Colistin and Polymyxin B Dosage Regimens against Acinetobacter baumannii: Differences in Activity and the Emergence of Resistance

Infections caused by multidrug-resistant Acinetobacter baumannii are a major public health problem, and polymyxins are often the last line of therapy for recalcitrant infections by such isolates. The pharmacokinetics of the two clinically used polymyxins, polymyxin B and colistin, differ considerably, since colistin is administered as an inactive prodrug that undergoes slow conversion to colistin. However, the impact of these substantial pharmacokinetic differences on bacterial killing and resistance emergence is poorly understood. We assessed clinically relevant polymyxin B and colistin dosage regimens against one reference and three clinical A. baumannii strains in a dynamic one-compartment in vitro model.
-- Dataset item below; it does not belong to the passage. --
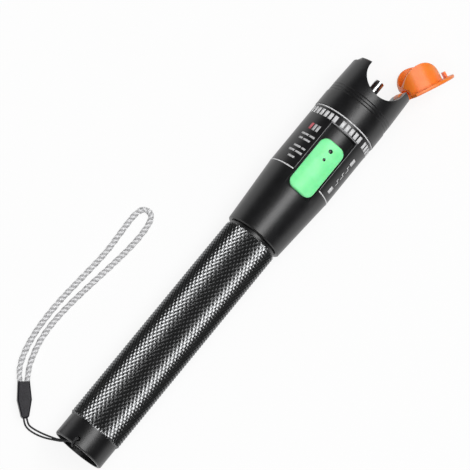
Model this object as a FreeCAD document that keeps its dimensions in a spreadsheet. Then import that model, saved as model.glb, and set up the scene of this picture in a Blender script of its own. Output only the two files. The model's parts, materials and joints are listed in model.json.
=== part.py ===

A new mechanism-based pharmacodynamic model was developed to describe and predict the drug concentrations and viable counts of the total and resistant populations. Rapid attainment of target concentrations was shown to be critical for polymyxin-induced bacterial killing. All polymyxin B regimens achieved peak concentrations of at least 1 mg/liter within 1 h and caused >= 4 log(10) killing at 1 h. In contrast, the slow rise of colistin concentrations to 3 mg/liter over 48 h resulted in markedly reduced bacterial killing. A significant (4 to 6 log(10) CFU/ml) amplification of resistant bacterial populations was common to all dosage regimens. The developed mechanism-based model explained the observed bacterial killing, regrowth, and resistance. The model also implicated adaptive polymyxin resistance as a key driver of bacterial regrowth and predicted the amplification of preexisting, highly polymyxin-resistant bacterial populations following polymyxin treatment. Antibiotic combination therapies seem the most promising option for minimizing the emergence of polymyxin resistance.